Post-natal muscle growth and protein turnover: a narrative review of current understanding

• Published in: Nutrition research reviews Vol. 37; no. 1; p. 141
• Main Author: Millward, D Joe
• Format: Journal Article
• Language: English
• Published: England 01.06.2024
• Subjects: Animals; Dietary Proteins; Humans; Insulin-Like Growth Factor I - metabolism; Mechanotransduction, Cellular - physiology; Muscle Development - physiology; Muscle Proteins - metabolism; Muscle, Skeletal - metabolism; Rats; Satellite Cells, Skeletal Muscle - metabolism; Satellite Cells, Skeletal Muscle - physiology; Signal Transduction; Signalling pathways; IGF-1; Mechanotransduction; Satellite cells; Myonuclear domain; Protein synthesis
• ISSN: 1475-2700
• DOI: 10.1017/s0954422423000124

A model explaining the dietary-protein-driven post-natal skeletal muscle growth and protein turnover in the rat is updated, and the mechanisms involved are described, in this narrative review. Dietary protein controls both bone length and muscle growth, which are interrelated through mechanotransduction mechanisms with muscle growth induced both from stretching subsequent to bone length growth and from internal work against gravity. This induces satellite cell activation, myogenesis and remodelling of the extracellular matrix, establishing a growth capacity for myofibre length and cross-sectional area. Protein deposition within this capacity is enabled by adequate dietary protein and other key nutrients. After briefly reviewing the experimental animal origins of the growth model, key concepts and processes important for growth are reviewed. These include the growth in number and size of the myonuclear domain, satellite cell activity during post-natal development and the autocrine/paracrine action of IGF-1. Regulatory and signalling pathways reviewed include developmental mechanotransduction, signalling through the insulin/IGF-1-PI3K-Akt and the Ras-MAPK pathways in the myofibre and during mechanotransduction of satellite cells.

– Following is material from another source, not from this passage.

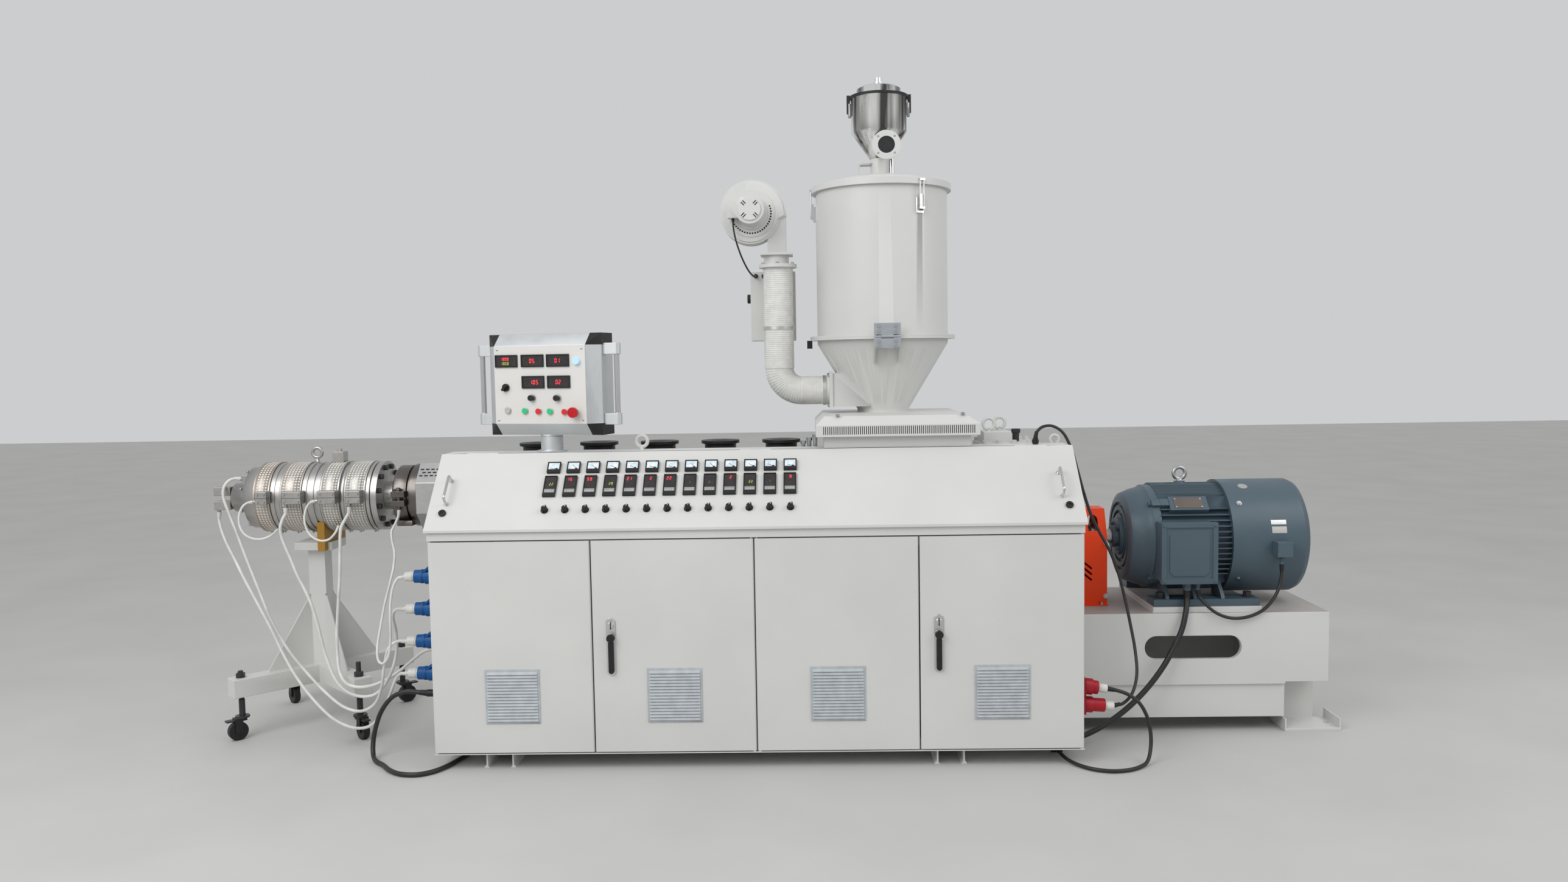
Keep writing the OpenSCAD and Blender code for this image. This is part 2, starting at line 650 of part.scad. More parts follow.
// Terminal boxes on the frame and on the fan's cover, with their glands
module motor_box() color([0.22, 0.3, 0.33]) {
  z0 = term_z0;
  z1 = term_z0 + term_h;
  x0 = term_x0;
  x1 = term_x0 + term_w;
  difference() {
    union() {
      block([x0, term_y, z0], [x1, term_y + 24, z1]);
      block([x0 + 7, term_y + 23, z0 + 6], [x1 - 7, axis_y - 110, z1 - 6]);
    }
    rod_x(x0 - 50, x1 + 50, axis_y, motor_z, frame_r + 0.2);
    block([x0 + 20, term_y - e, z0 + 20], [x1 - 20, term_y + 5, z1 - 20]);
  }
  translate([(x0 + x1) / 2, term_y + 6, (z0 + z1) / 2]) rotate([90, 0, 0]) linear_extrude(5) octagon(78, 90, 16);
  for (x = [x0 + 11, x1 - 11], z = [z0 + 11, z1 - 11])
    translate([x, term_y, z]) rotate([90, 0, 0]) cylinder(r = 6, h = 4);
  for (g = [[main_gland, 19], [lead_gland, 12]]) translate([g[0].x, g[0].y, z0 - 34]) {
    cylinder(r = g[1] - 3, h = 41);
    translate([0, 0, 16]) cylinder(r = g[1], h = 14, $fn = 6);
  }
  difference() {
    block([cab_w + 840, axis_y - fan_r - 55, 705], [cab_w + 900, axis_y - fan_r + 22, 764]);
    rod_x(fan_x, motor_x1, axis_y, motor_z, fan_r + 0.2);
  }
  translate([fan_gland.x, fan_gland.y, 672]) {
    cylinder(r = 8, h = 34);
    translate([0, 0, 14]) cylinder(r = 11, h = 12, $fn = 6);
  }
}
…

Likely pathways activated by maximal-intensity muscle contractions are highlighted and the regulation of the capacity for protein synthesis in terms of ribosome assembly and the translational regulation of 5-TOPmRNA classes by mTORC1 and LARP1 are discussed. Evidence for and potential mechanisms by which volume limitation of muscle growth can occur which would limit protein deposition within the myofibre are reviewed. An understanding of how muscle growth is achieved allows better nutritional management of its growth in health and disease.